Another Place and Time is the fourteenth studio album by American singer-songwriter Donna Summer, released on March 13, 1989, by Atlantic Records and Warner Bros. Records. The album was produced by the successful British production team Stock Aitken Waterman (S/A/W), known for their signature 1980s synthpop sound.

The collaboration between Summer and S/A/W was suggested by her husband, Bruce Sudano, after hearing a track by Rick Astley, another artist produced by the team. While initially hesitant, Summer eventually embraced their commercial approach, recording the album between September 1988 and January 1989 at PWL Studios in London. The collaboration marked a shift in Summer's career after she had explored various musical styles throughout the 1980s with Geffen Records.

The album's lead single, "This Time I Know It's for Real", achieved significant success worldwide, reaching number seven on the Billboard Hot 100 in the United States—where it was her last top 40 hit—and number three on the UK Singles Chart. Despite its international popularity, Geffen Records refused to release the album in the US, prompting Summer to find a new label. Atlantic Records eventually released Another Place and Time in the US in April 1989.

==Production and background==
After enjoying immense stardom during the disco era in the 1970s, Summer had experimented with different styles of music during the 1980s and released several albums with Geffen Records with varied results; Geffen had refused to release much of her material including her biggest post-1970s success, the 1983 album She Works Hard for the Money, which had only been released by virtue of being given to another label—Mercury Records—to satisfy a legal obligation between Summer and her 1970s label Casablanca Records.

Summer's 1987 album All Systems Go would prove to be her final release on Geffen, although she recorded Another Place and Time while contracted to Geffen Records.

In 1987, while Summer and her husband Bruce Sudano were visiting the south of France, Sudano heard a Rick Astley track and was moved to suggest that Summer would be well-served by a collaboration with Stock Aitken Waterman (aka S/A/W), the songwriting and production team behind Astley.

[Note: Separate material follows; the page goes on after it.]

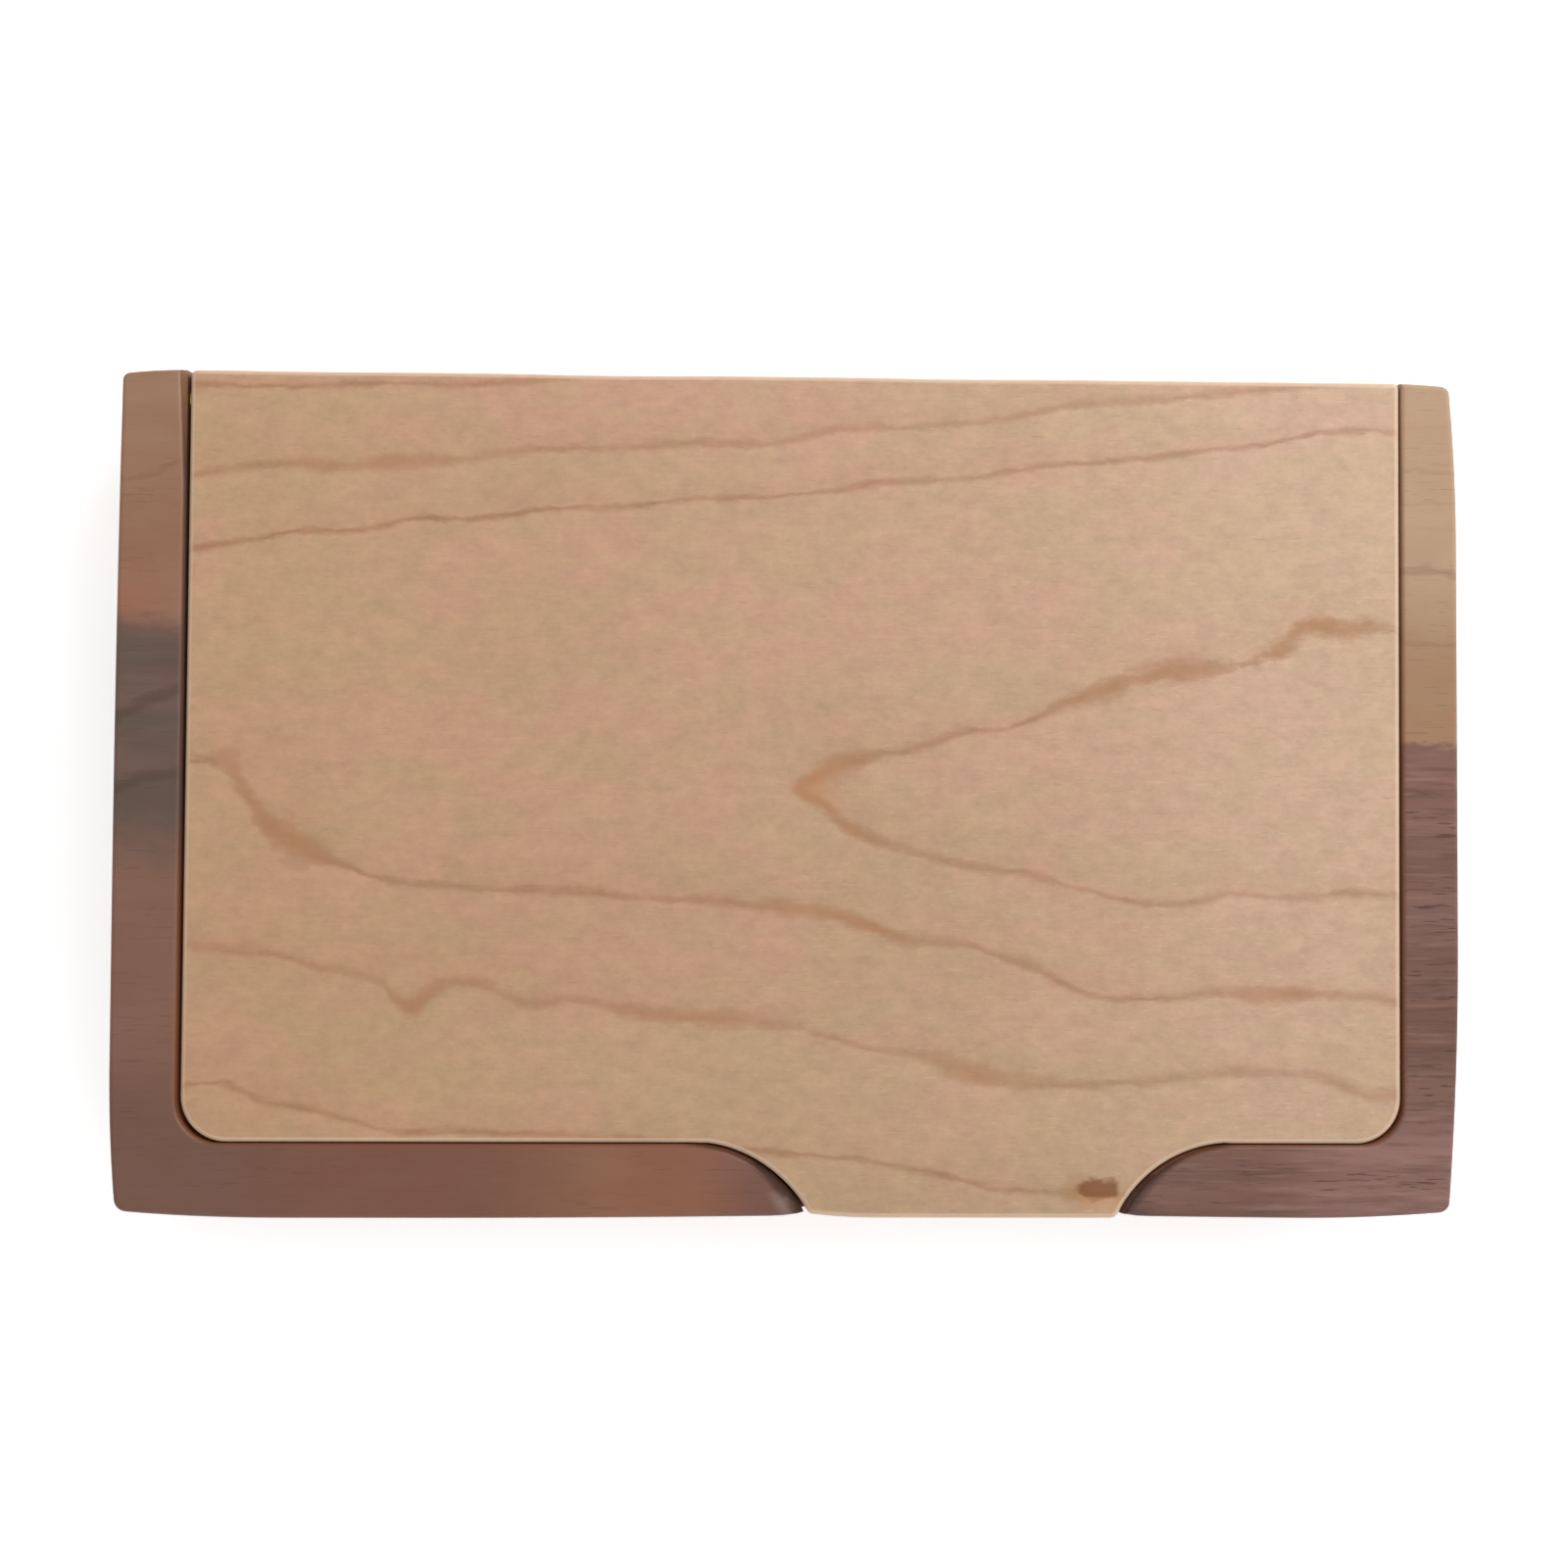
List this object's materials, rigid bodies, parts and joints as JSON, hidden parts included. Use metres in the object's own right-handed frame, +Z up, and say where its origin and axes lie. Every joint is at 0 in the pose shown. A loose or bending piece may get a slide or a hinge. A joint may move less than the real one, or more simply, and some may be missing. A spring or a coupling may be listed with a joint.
{
  "type": "business card case",
  "caption": "Pocket business card case: walnut body milled from one block, and an inset maple lid on hidden hinge pins, its offset tongue held shut by magnets over a thumb hollow.",
  "frame": {"origin": "centre of the case's footprint, on the flat underside that it lies on", "axes": "+X along the case's length, with the tongue right of the middle; +Y from the front face to the hinge side; +Z up through the lid"},
  "size_m": [0.103, 0.0644, 0.015],
  "materials": {
    "walnut": "thin satin oil on walnut, pores open",
    "maple": "thin satin oil on figured maple",
    "brass_pin": "drawn brass rod, chamfered ends",
    "nickel_plate": "bright nickel plate on sintered magnets"
  },
  "bodies": {
    "case": {"case_body": "walnut", "hinge_pin_left": "brass_pin", "hinge_pin_right": "brass_pin", "body_magnet_left": "nickel_plate", "body_magnet_right": "nickel_plate"},
    "lid": {"lid": "maple", "lid_magnet_left": "nickel_plate", "lid_magnet_right": "nickel_plate"}
  },
  "joints": [
    {"name": "lid_hinge", "type": "hinge", "parent": "case", "child": "lid", "pos_m": [0, 0.03025, 0.013], "axis": [-1, 0, 0], "range_deg": [0, 105]}
  ]
}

S/A/W had in the mid-1980s established themselves as the undisputed masters of the UK Singles Chart, with the signature S/A/W "hit factory" sound—basically their own brand of 1980s synthpop/dance—translating into post-disco dance hits for such acts as Astley, Bananarama, and Kylie Minogue.

Sudano evidently shared the opinion of Record Mirror critic Edward J Bernard, who reviewing Donna Summer's All Systems Go album in October 1987, opined: "Now disco's back in vogue, Donna would be better served teaming up with S/A/W – her powerhouse lungs were made for just that kind of [over-the-top] production, and not the wimp rock she now chooses to make."

Although Summer herself became a fan of Astley's, the idea of a Donna Summer/ S/A/W collaboration apparently remained dormant until 1989, when Sudano and Pete Waterman of S/A/W crossed paths at the Pool Bar & Café at the Beverly Wilshire Hotel, Waterman being on an American promo junket with Astley.

Waterman was receptive to Sudano's suggestion of S/A/W teaming with Donna Summer: (Pete Waterman quote:)"I was a fan [who had] bought her records". Waterman had met Summer in 1974 at Munich when he was an Magnet Records A&R man and she was a session singer who passed on Waterman's invitation to become a vocalist for Silver Convention, opting instead to record with Giorgio Moroder.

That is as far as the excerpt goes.